The university recorded its highest total enrollment for the spring semester in more than a decade. The official count for Spring 2010 came to 3,586 undergraduate students and 934 graduate students, including 464 online, for a final total of 4,984 students, compared to 4,622 in Spring 2009.
“We are preparing for a day when we decide our undergrad enrollment is as big as want in order to provide the experience we want,” said Buck James, associate vice president for enrollment. “For the first time ACU will stop accepting applications because we have so much interest.”
Dr. Carol Williams, associate provost for distance education and service, said the number of people taking graduate courses through ACU Online has risen every year since 2006.
Colleges across the country experienced a 17 percent increase in online enrollment this semester, according to the Chronicle of Higher Education, compared to a 1.2 percent increase in overall student population.
“We have gone from 66 in Fall 2006 to 464 in Spring 2010,” Williams said. “We’re offering more degrees; our marketing is getting traction.

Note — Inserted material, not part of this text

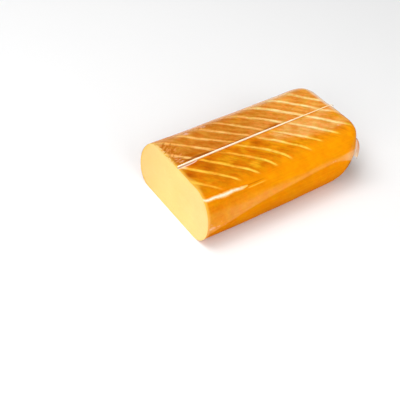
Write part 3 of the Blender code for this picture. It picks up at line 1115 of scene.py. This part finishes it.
# Whitish film with streaks down its pleats, see-through where it is single, warm at its ears
def flapMaterial():
    material, graph = newMaterial("looseFilm")
    across, drop = graph.parts(graph.skinPlace())[:2]
    halfWidth, fall = flap["skinSize"]
    down = drop / fall
    streak = graph.streaks(5 * mm, 50 * mm, roughness=0.45)
    lines = graph.streaks(1.6 * mm, 50 * mm)
    fine = graph.noise(graph.objectPlace(), 700, 2)
    ear = abs(across / halfWidth).rise(0.86, 0.97)
    top = down.fall(0, 0.3)
    colour = graph.blend(streak.rise(0.35, 0.6), flap["foldColour"], flap["colour"])
    bunched = graph.blend(lines.rise(0.4, 0.6), flap["earShade"], flap["earShine"])
    colour = graph.blend(ear * down.fall(0.5, 0.95) * 0.85, colour, bunched)
    single, double = flap["clearness"]
    dense = single + streak.rise(0.35, 0.75) * (double - single) + ear * 0.35
    graph.principled({
        "Base Color": colour,
        "Roughness": 0.22 + streak * 0.15,
        "Normal": graph.bump(streak + fine * 0.3, 0.0003, 0.4),
        "Alpha": dense * (1 - top * (0.85 - ear * 0.6)),
        "Emission Color": colour,
        "Emission Strength": flap["glow"],
        "Coat Weight": 0.6,
        "Coat Roughness": 0.1,
    })
    return material


flapPoints, flapSpread, flapDown = flapGrid()
skinWidth, skinDrop = flap["skinSize"]
filmFlap = filmSheet("filmFlap", flapPoints, flap["thickness"], flapSpread * skinWidth, flapDown * skinDrop)
filmFlap.data.materials.append(flapMaterial())
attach(filmFlap, "root")
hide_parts("film_flap")
print("end flap:", flapPoints.shape[:2])


# Floor, light and camera
studio = dict(
    floor=(0.93, 0.93, 0.93, 1),
    floorSize=12,
    floorDrop=0.2 * mm,
    floorGlow=(0.6, 1.9),  # metres out where it turns plain white
    floorWhite=0.95,
    sky=0.05,
    horizon=1,
    softboxes={  # place, size and power of each
        "keySoftbox": ((-1.5, -1, 1.5), 1.6, 29),
        "topSoftbox": ((-0.7, 0.6, 2.1), 1.7, 39),
        "frontSoftbox": ((0, -2, 1.2), 1.4, 19),
    },
)


def buildFloor():
    half = studio["floorSize"] / 2
    low = -studio["floorDrop"]
    points = np.array([[-half, -half, low], [half, -half, low], [half, half, low], [-half, half, low]])
    floor = newPiece("studioFloor", points, np.array([[0, 1, 2, 3]]))
    material, graph = newMaterial("paleFloor")
    plain = graph.node("BsdfPrincipled", {}, {
        "Base Color": studio["floor"], "Roughness": 0.9, "Specular IOR Level": 0.1})
    white = graph.node("Emission", {}, {"Color": (1, 1, 1, 1), "Strength": studio["floorWhite"]})
    away = graph.node("VectorMath", {"operation": "LENGTH"}, {0: graph.objectPlace()}, 1)
    sockets = {0: away.rise(*studio["floorGlow"]), 1: plain, 2: white}
    graph.finish(graph.node("MixShader", {}, sockets))
    floor.data.materials.append(material)


def addSoftbox(name, place, size, power, target=(0, 0, 0.03)):
    light = bpy.data.lights.new(name, "AREA")
    light.shape = "SQUARE"
    light.size = size
    light.energy = power
    lamp = bpy.data.objects.new(name, light)
    lamp.location = place
    lamp.rotation_euler = (Vector(target) - Vector(place)).to_track_quat("-Z", "Y").to_euler()
    lamp.visible_camera = False
    scene.collection.objects.link(lamp)


# A room that is pale down at the floor and darker above
def buildWorld():
    world = bpy.data.worlds.new("studioRoom")
    world.use_nodes = True
    scene.world = world
    graph = Graph(world.node_tree)
    heading = graph.node("TexCoord", {}, {}, "Generated")
    upward = graph.parts(heading)[2]
    strength = studio["horizon"] + upward.rise(0.01, 0.07) * (studio["sky"] - studio["horizon"])
    surface = graph.node("Background", {}, {"Color": (1, 1, 1, 1), "Strength": strength})
    graph.finish(surface, "OutputWorld")


viewpoint = dict(
    place=(-403.86 * mm, -585.36 * mm, 658.06 * mm),  # from the cut, the middle and the base
    forward=(0.44503, 0.59394, -0.67021),
    roll=radians(-4.061),
    lens=83.331,
    sensor=36,
)


# Looks along its forward direction, level but for a small roll
def buildCamera():
    forward = Vector(viewpoint["forward"]).normalized()
    level = forward.cross(Vector((0, 0, 1))).normalized()
    down = forward.cross(level)
    turn = viewpoint["roll"]
    right = level * cos(turn) + down * sin(turn)
    up = -(down * cos(turn) - level * sin(turn))
    data = bpy.data.cameras.new("photoCamera")
    data.lens = viewpoint["lens"]
    data.sensor_width = viewpoint["sensor"]
    camera = bpy.data.objects.new("photoCamera", data)
    place = Vector(viewpoint["place"]) + Vector(shift)
    camera.matrix_world = Matrix.Translation(place) @ Matrix((right, up, -forward)).transposed().to_4x4()
    scene.collection.objects.link(camera)
    scene.camera = camera


buildFloor()
for name, (place, size, power) in studio["softboxes"].items():
    addSoftbox(name, place, size, power)
buildWorld()
buildCamera()
scene.view_settings.view_transform = "Standard"
print("studio ready")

Right now people want an edge in their professional life, and a lot of them are looking for graduate school online.”
ACU offers online master’s degrees and certification in such areas as education, conflict resolution and organizational and human resource development. Eleven students enrolled in the superintendent certification program last month, ACU’s latest online course.
Williams attributes consistent growth to the professionally tailored courses and high academic standards.
“We’ve got students in all parts of the United States; we’re way beyond Texas,” she said. “The first week in January we had students in residency from Minnesota, California, Georgia and Slovenia.”
Undergraduate enrollment may not have spiked this semester, but James said the university looks at undergraduate numbers in the context of the university as a whole.
“A lot of people don’t realize it’s not uncommon for a graduate population to be significantly larger than the undergrad population,” James said. “We’ve got a lot of good momentum going into the next several years.”